When his family, who believed him to be lost in the desert, found him in Abū Sayfayn, they brought him home and tried to convince him to return to Islam. Failing in this, his father sent him away. He travelled to the monasteries of the Wādī al-Naṭrūn, where he took vows as a monk. A fellow monk convinced him to publicly declare his conversion in Cairo. This provoked his father to extreme measures to bring him back to Islam. When these failed, he denounced his son to the Caliph al-ʿAzīz Bi'llāh, who appointed the chief judge of Egypt to investigate the case. He received support from notable figures such as the caliph's Christian wife, al-Sayyida al-ʿAzīziyya, and was eventually let go.

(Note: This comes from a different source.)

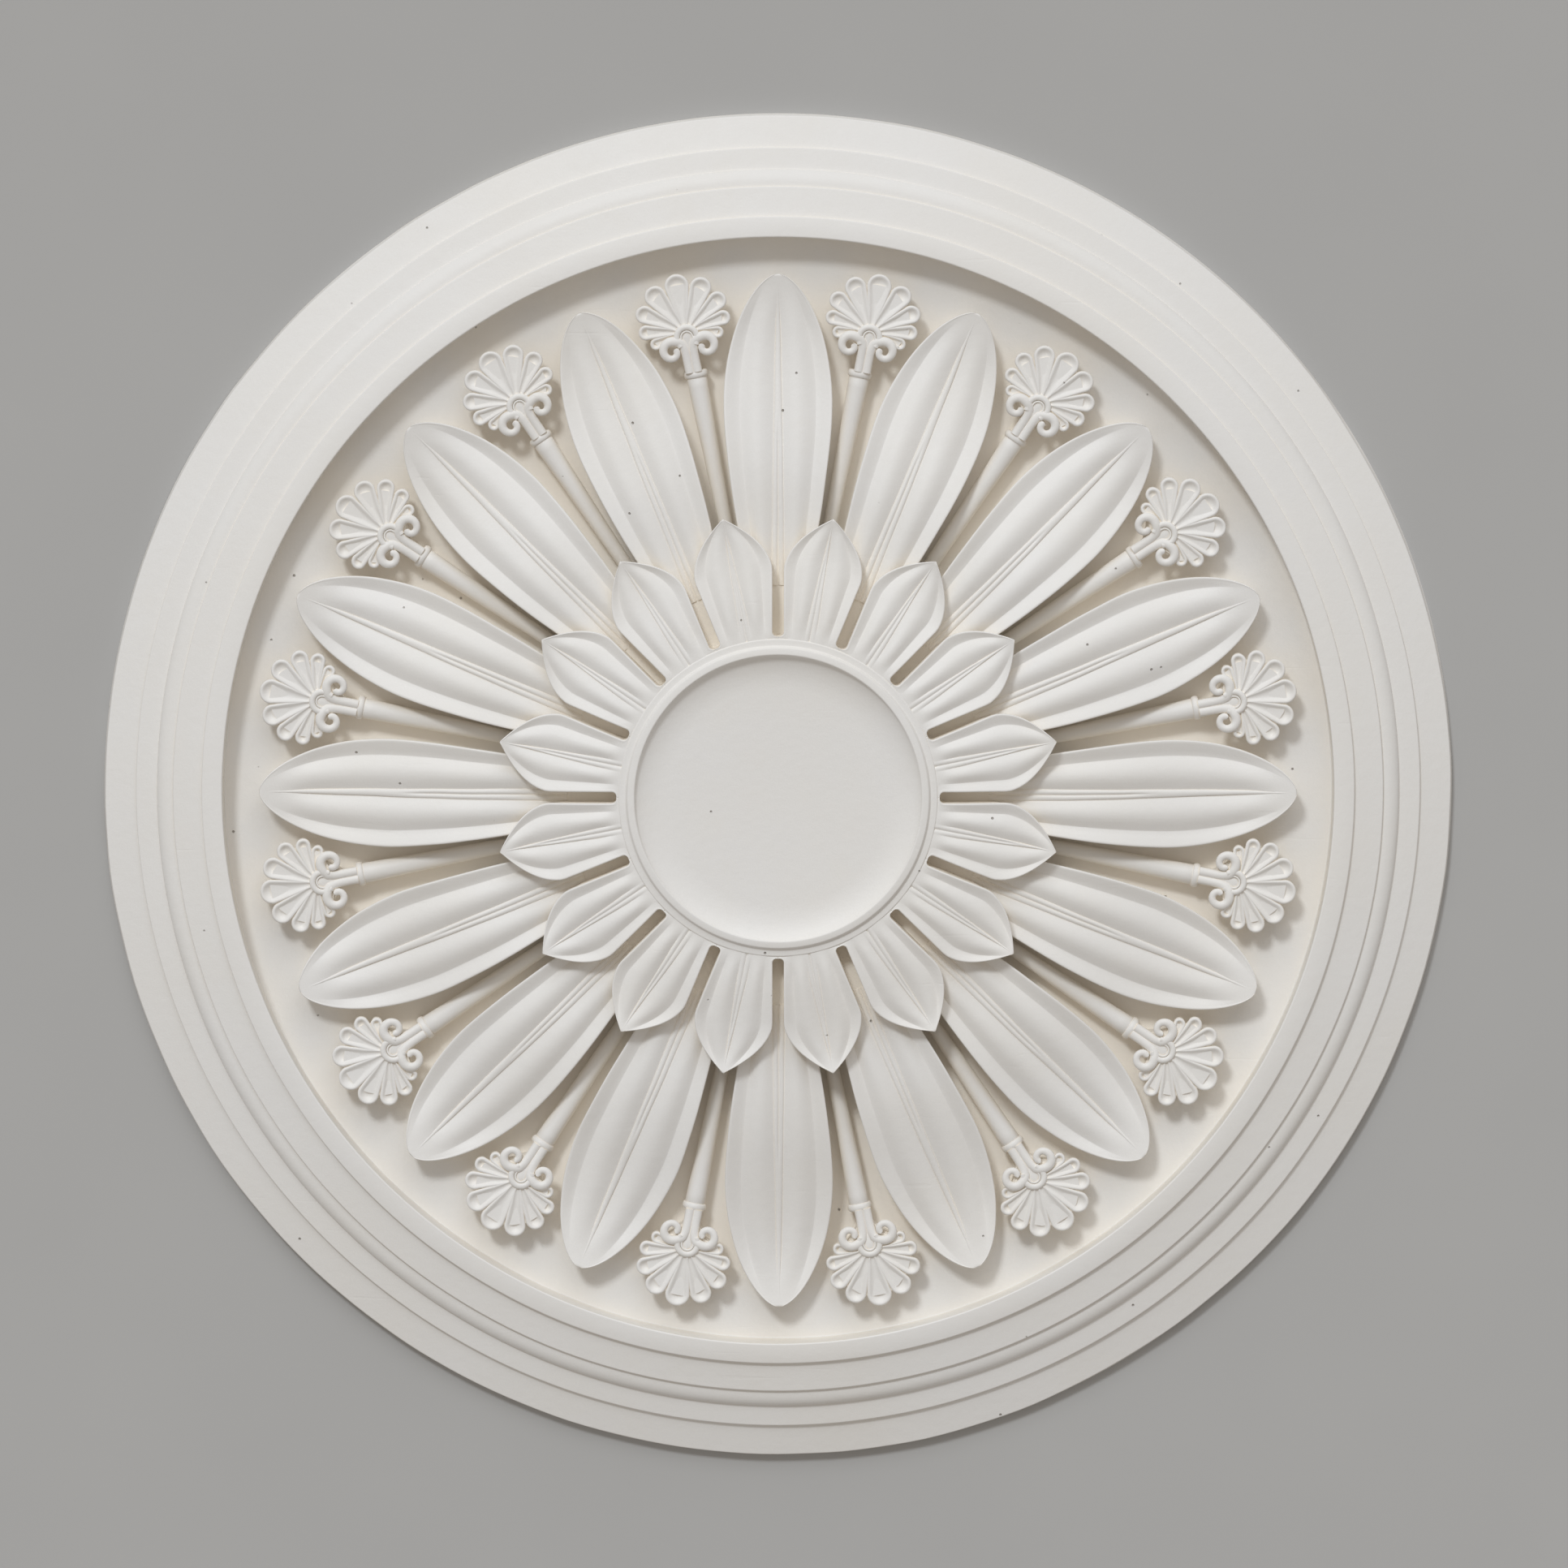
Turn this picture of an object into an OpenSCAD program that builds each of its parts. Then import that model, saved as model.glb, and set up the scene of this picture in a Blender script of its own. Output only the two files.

Ibn Rajāʾ returned to the Wādī al-Naṭrūn and was ordained a priest. He built a church dedicated to Saint Michael in Raʾs al-Khalīj. His father sent some Bedouin to kill him, but he escaped into the Nile Delta. There he served as steward of the church of Saint Theodore in Sandafā. There he also met Theodore ibn Mīnā, secretary of the Holy Synod. He gave an oral account his life to Theodore, who later passed it on to Michael of Damrū, who in 1051 incorporated Ibn Rajāʾ's biography into his continuation of the History of the Patriarchs of Alexandria under the patriachate of Philotheos (979–1003). Ibn Rajāʾ was still alive in August 1009, since he wrote that 400 years had passed in the Islamic calendar. He was buried in the church in Sandafā.

The Coptic Orthodox Church recognises Ibn Rajāʾas a "holy exemplar". Michael's hagiographical biography, however, refers to him as a "saint" (al-qiddīs). Other medieval sources on Ibn Rajāʾ include Ibn al-Rāhib, Ibn Kabar and Yūsāb of Fuwa. Ibn Kabar claims that he wrote an autobiography, but this may be a mistaken reference to the History of the Patriarchs.

==Works==
According to the biography in the History of the Patriarchs, Ibn Rajāʾ wrote three works. The last of these is preserved and in it he cites his two earlier works. These two works are not known for certain to be extant, although copies may exist in a private collection in Aleppo.

- Nawādir al-mufassirīn wa-taḥrīf al-mukhālifīn ('Anecdotes of the Commentators', 'The Choice Passages of the Exegetes and the Corruption of the Opponents', 'Rare Points of the Interpreter')
- Kitāb al-ibāna fī tanāquḍ al-ḥadīth ('Demonstration on the Contradiction of the Hadith' 'Disclosing the Contradictions in the Hadith', 'Clarification Concerning the Contradiction of the Hadith'), possibly also called Hatk al-maḥjūb ('The Disclosure of the Veiled', 'Unveiling the Veiled')
- Kitāb al-wāḍiḥ bi-l-ḥaqq ('Clarity in Truth', 'The Truthful Exposer', 'Book of Evidence', 'The Book of al-Wāḍiḥ', or 'The Book of That Which is Clear'), also called al-Iʿtirāf ('The Confession')

The Nawādir and the Kitāb al-ibāna were reported by Paul Sbath in manuscripts now inaccessible to scholars. He describes the former as a refutation of Islam. Its title implies that it cites tafsīr to this end. The title of the second work implies that it points out the contradictions in the ḥadīth corpus. The title Hatk al-maḥjūb is reported by Ibn Kabar.

The Kitāb al-wāḍiḥ was translated into Latin in the 13th century under the title Liber denudationis sive ostensionis aut patefaciens ('Book of Denuding or Exposing, or the Discloser'). It is preserved in whole or in part in four Arabic manuscripts and in one Latin manuscript.

According to both the History of the Patriarchs and his own Kitāb al-wāḍiḥ, Ibn Rajāʾ was a close friend and collaborator of Sāwīrus ibn al-Muqaffaʿ. The two spent much time in discussions on biblical interpretation. They were among the pioneers of Copto-Arabic literature.